Kelly kept asking me if the weekend was fun, and finally I gave in, telling her: No, that's not the word I would use to describe it. An adventure, sure. Fun? Fun is when you aren't the responsible one, the one that needs to fix the crying, warm the bottle, and keep the dog from eating the cat's puke (and being firm enough in your No! that Christian does not take it for him, as he cries at the word no spoken in such a way). Fun could even be those things, if a partner was there to help, to scoop up the poopy diapers while you make up a diaper changing song, or cleaning the dishes while you soothe in those bouncy paces around the room.

And truly, I think fun could be associated with such a task, if done in conjunction with someone you really love. There were moments in my forty eight hour solo faux-parenting adventure where I thought: Thank goodness I have no children (yet); I am too selfish to do this every day. Of course I am, lonely and facing the same singing mirror and stackable trucks, reading a book for class that I found myself disliking and needing to write an essay on.

But this, I can certainly tell you, a little less than a week after my Christian marathon:

1. I love my home, I love my husband, I love my dogs, I love my bed, I love being a graduate student, I love my life.
2. I love Kelly, I love Christian, and Richard isn't so bad either.
3. I will have kids some day, somehow.
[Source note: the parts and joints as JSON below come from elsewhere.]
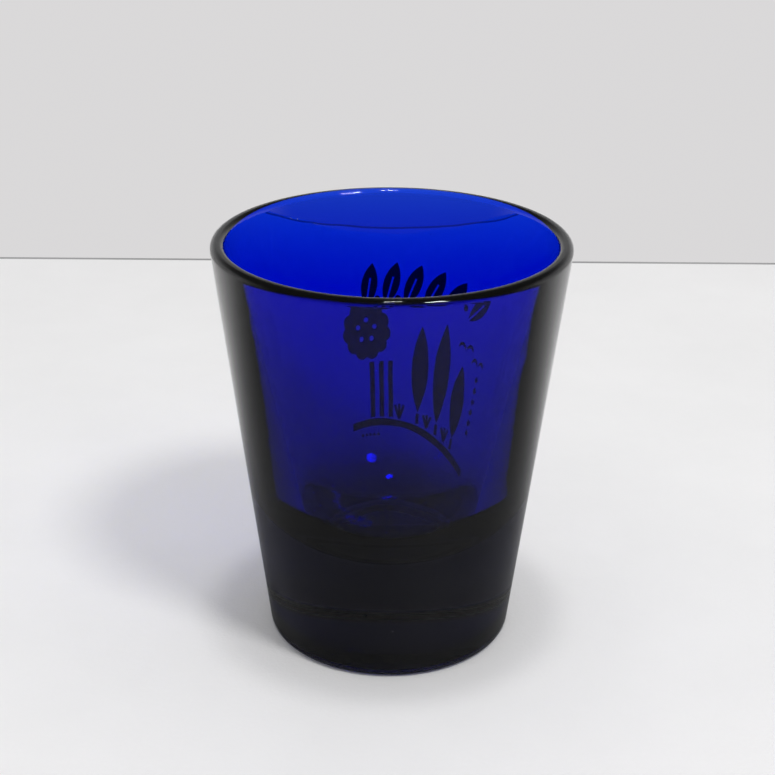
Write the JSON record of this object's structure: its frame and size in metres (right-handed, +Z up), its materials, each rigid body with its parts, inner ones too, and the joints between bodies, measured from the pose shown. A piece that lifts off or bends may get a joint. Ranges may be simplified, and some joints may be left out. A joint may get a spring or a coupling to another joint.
{
  "type": "shot glass",
  "caption": "Conical pressed shot glass in dark cobalt blue, with a thick base, a fire-polished rim and a black enamel print of a garden on one side.",
  "frame": {"origin": "centre of the base, on the surface that the glass stands on", "axes": "+Z up along the axis of the glass; the print faces +Y and the blank side faces -Y"},
  "size_m": [0.048, 0.048, 0.0575],
  "materials": {
    "cobalt_glass": "pressed and fire-polished, deep cobalt blue through the body",
    "black_enamel": "screen-printed glass enamel, fired on, semi-gloss"
  },
  "bodies": {
    "root": {"glass_body": "cobalt_glass", "print_garland_leaves": "black_enamel", "print_garland_berries": "black_enamel", "print_tree_crown": "black_enamel", "print_tree_trunks": "black_enamel", "print_ground_line": "black_enamel", "print_cypress_crowns": "black_enamel", "print_cypress_stems": "black_enamel", "print_grass_tufts": "black_enamel", "print_birds": "black_enamel", "print_side_diamonds": "black_enamel", "print_row_dots": "black_enamel"}
  },
  "joints": []
}
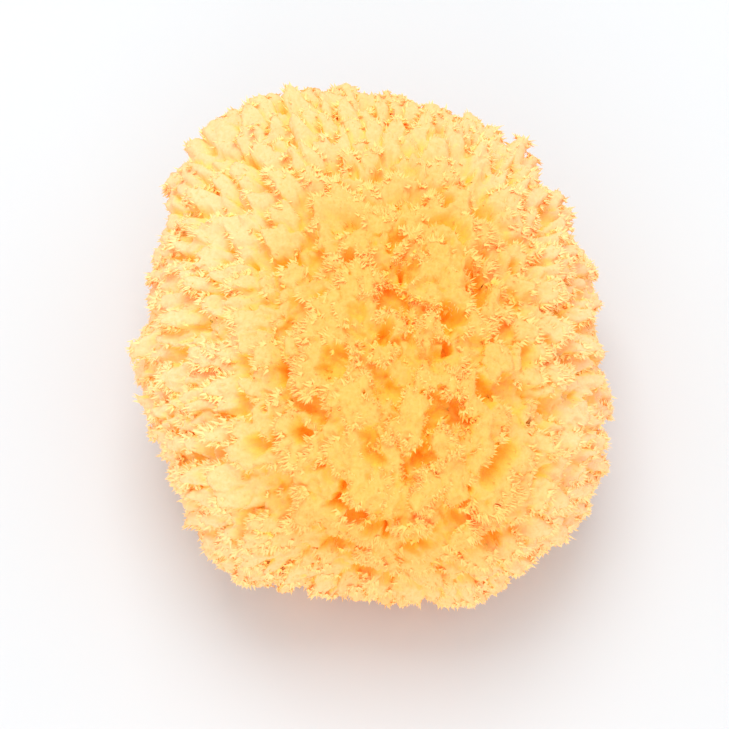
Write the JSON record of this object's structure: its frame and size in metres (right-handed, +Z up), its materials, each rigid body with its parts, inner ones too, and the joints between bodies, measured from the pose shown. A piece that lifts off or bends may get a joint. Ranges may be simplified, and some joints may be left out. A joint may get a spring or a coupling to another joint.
{
  "type": "sea sponge",
  "caption": "Dried natural sea sponge of bath size: a low, lopsided dome of soft fibrous tufts and canal hollows, cut off flat underneath so that it rests on the cut.",
  "frame": {"origin": "on the flat cut that the sponge rests on, at the middle of its box seen from above", "axes": "+Z up from the cut through the top of the dome, +Y along the sponge's length towards its broader end, +X across it to the right"},
  "size_m": [0.1336, 0.1521, 0.088],
  "materials": {
    "sponge": "dry, matt golden-yellow spongin fibre, paler at the tips of the tufts and orange in the hollows"
  },
  "bodies": {
    "root": {"sponge": "sponge"}
  },
  "joints": []
}
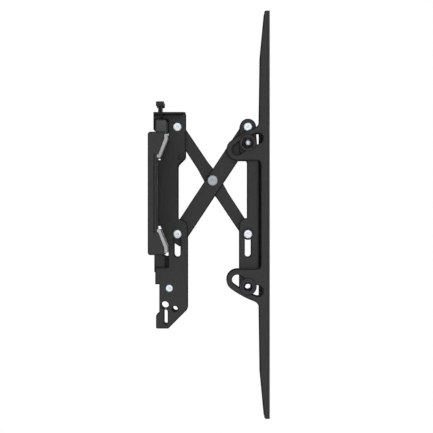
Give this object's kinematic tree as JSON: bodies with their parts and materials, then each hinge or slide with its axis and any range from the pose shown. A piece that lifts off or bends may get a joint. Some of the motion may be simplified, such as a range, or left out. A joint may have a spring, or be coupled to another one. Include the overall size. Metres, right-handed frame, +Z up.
{
  "type": "extending tilting tv wall mount",
  "caption": "Wall plate carrying two folding scissor-link arms whose upright slotted rails tilt, with levelling screws and spring latches, for hanging a flat television.",
  "frame": {"origin": "middle of the wall plate's back, on the plane of the wall", "axes": "+X from the wall to the television, +Y along the wall, +Z up"},
  "size_m": [0.134, 0.5, 0.4493],
  "materials": {
    "powder_black": "satin powder coat",
    "hook_black": "satin powder coat on a casting",
    "screw_black": "black oxide",
    "zinc": "bright zinc plate",
    "bush_grey": "dark zinc plate",
    "spring_steel": "drawn wire",
    "nylon": "matte"
  },
  "bodies": {
    "wall_plate": {"wall_plate": "powder_black"},
    "left_hook": {"left_hook_block": "hook_black"},
    "left_screw": {"left_level_screw": "screw_black"},
    "left_bracket": {"left_wall_bracket": "powder_black", "left_wall_pivot_rivet": "zinc", "left_latch_rivet": "zinc", "left_spring_post": "zinc", "left_latch_spring": "spring_steel"},
    "left_inner_link_body": {"left_inner_link": "powder_black", "left_head_slide_rivet": "zinc", "left_centre_rivet": "zinc", "left_inner_link_spacers": "nylon", "left_inner_link_washers": "nylon", "left_slide_washer": "nylon"},
    "left_outer_link_body": {"left_outer_link": "powder_black", "left_wall_slide_rivet": "zinc", "left_outer_link_spacers": "nylon", "left_outer_link_washers": "nylon", "left_centre_washer": "nylon"},
    "left_head": {"left_head_bracket": "powder_black", "left_head_pivot_rivet": "zinc", "left_tilt_stud": "zinc", "left_tilt_nut": "screw_black", "left_tilt_washers": "screw_black", "left_friction_washers": "nylon", "left_tilt_bush": "bush_grey"},
    "left_rail": {"left_tv_rail": "powder_black"},
    "left_latch": {"left_latch_plate": "powder_black"},
    "right_hook": {"right_hook_block": "hook_black"},
    "right_screw": {"right_level_screw": "screw_black"},
    "right_bracket": {"right_wall_bracket": "powder_black", "right_wall_pivot_rivet": "zinc", "right_latch_rivet": "zinc", "right_spring_post": "zinc", "right_latch_spring": "spring_steel"},
    "right_inner_link_body": {"right_inner_link": "powder_black", "right_head_slide_rivet": "zinc", "right_centre_rivet": "zinc", "right_inner_link_spacers": "nylon", "right_inner_link_washers": "nylon", "right_slide_washer": "nylon"},
    "right_outer_link_body": {"right_outer_link": "powder_black", "right_wall_slide_rivet": "zinc", "right_outer_link_spacers": "nylon", "right_outer_link_washers": "nylon", "right_centre_washer": "nylon"},
    "right_head": {"right_head_bracket": "powder_black", "right_head_pivot_rivet": "zinc", "right_tilt_stud": "zinc", "right_tilt_nut": "screw_black", "right_tilt_washers": "screw_black", "right_friction_washers": "nylon", "right_tilt_bush": "bush_grey"},
    "right_rail": {"right_tv_rail": "powder_black"},
    "right_latch": {"right_latch_plate": "powder_black"}
  },
  "joints": [
    {"name": "left_arm_slide", "type": "slide", "parent": "wall_plate", "child": "left_hook", "axis": [0, 1, 0], "range_m": [-0.06, 0.05]},
    {"name": "left_level", "type": "slide", "parent": "left_hook", "child": "left_bracket", "axis": [0, 0, 1], "range_m": [-0.003, 0.002]},
    {"name": "left_level_screw_turn", "type": "hinge", "parent": "left_hook", "child": "left_screw", "pos_m": [0.0132, -0.1677, 0], "axis": [0, 0, 1], "range_deg": [-1000, 1500]},
    {"name": "left_fold", "type": "hinge", "parent": "left_bracket", "child": "left_inner_link_body", "pos_m": [0.0322, -0.154, 0.0733], "axis": [0, 1, 0], "range_deg": [0, 24]},
    {"name": "left_centre", "type": "hinge", "parent": "left_inner_link_body", "child": "left_outer_link_body", "pos_m": [0.0711, -0.154, 0.01432], "axis": [0, 1, 0], "range_deg": [-48.5, 0.5]},
    {"name": "left_head_pivot", "type": "hinge", "parent": "left_outer_link_body", "child": "left_head", "pos_m": [0.11, -0.154, 0.0733], "axis": [0, 1, 0], "range_deg": [-0.5, 24.5]},
    {"name": "left_tilt", "type": "hinge", "parent": "left_head", "child": "left_rail", "pos_m": [0.1518, -0.154, -0.02335], "axis": [0, 1, 0], "range_deg": [-7, 7]},
    {"name": "left_latch", "type": "slide", "parent": "left_bracket", "child": "left_latch", "axis": [0, 0, -1], "range_m": [0, 0.013], "stiffness_N_per_m": 300, "springref_m": -0.01, "deforming": ["left_latch_spring"]},
    {"name": "right_arm_slide", "type": "slide", "parent": "wall_plate", "child": "right_hook", "axis": [0, 1, 0], "range_m": [-0.05, 0.06]},
    {"name": "right_level", "type": "slide", "parent": "right_hook", "child": "right_bracket", "axis": [0, 0, 1], "range_m": [-0.003, 0.002]},
    {"name": "right_level_screw_turn", "type": "hinge", "parent": "right_hook", "child": "right_screw", "pos_m": [0.0132, 0.1677, 0], "axis": [0, 0, 1], "range_deg": [-1000, 1500]},
    {"name": "right_fold", "type": "hinge", "parent": "right_bracket", "child": "right_inner_link_body", "pos_m": [0.0322, 0.154, 0.0733], "axis": [0, 1, 0], "range_deg": [0, 24]},
    {"name": "right_centre", "type": "hinge", "parent": "right_inner_link_body", "child": "right_outer_link_body", "pos_m": [0.0711, 0.154, 0.01432], "axis": [0, 1, 0], "range_deg": [-48.5, 0.5]},
    {"name": "right_head_pivot", "type": "hinge", "parent": "right_outer_link_body", "child": "right_head", "pos_m": [0.11, 0.154, 0.0733], "axis": [0, 1, 0], "range_deg": [-0.5, 24.5]},
    {"name": "right_tilt", "type": "hinge", "parent": "right_head", "child": "right_rail", "pos_m": [0.1518, 0.154, -0.02335], "axis": [0, 1, 0], "range_deg": [-7, 7]},
    {"name": "right_latch", "type": "slide", "parent": "right_bracket", "child": "right_latch", "axis": [0, 0, -1], "range_m": [0, 0.013], "stiffness_N_per_m": 300, "springref_m": -0.01, "deforming": ["right_latch_spring"]}
  ],
  "couplings": [
    {"joint": "left_level_screw_turn", "follows": "left_level", "rad_per_m": -7854},
    {"joint": "left_centre", "follows": "left_fold", "ratio": -2},
    {"joint": "left_head_pivot", "follows": "left_fold", "ratio": 1},
    {"joint": "right_level_screw_turn", "follows": "right_level", "rad_per_m": -7854},
    {"joint": "right_centre", "follows": "right_fold", "ratio": -2},
    {"joint": "right_head_pivot", "follows": "right_fold", "ratio": 1}
  ]
}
I think Ryan and I will make OK parents.
4. It's really handy to have a goofy dog around when a baby is wailing because he can do one of two things: he can tear up and down the sofa, driving me batty (which is hilarious to said baby) or, he can lick the tears off the face of said wailing baby, which is equally thrilling (though fairly disgusting).

And:

5. Despite the fact that I happily brought him to daycare a half hour early on Tuesday morning, I miss that little bugger, and when I look at this set of photographs, I want to dive right in and hold him tight. Darn kid got me, tugs at my heart.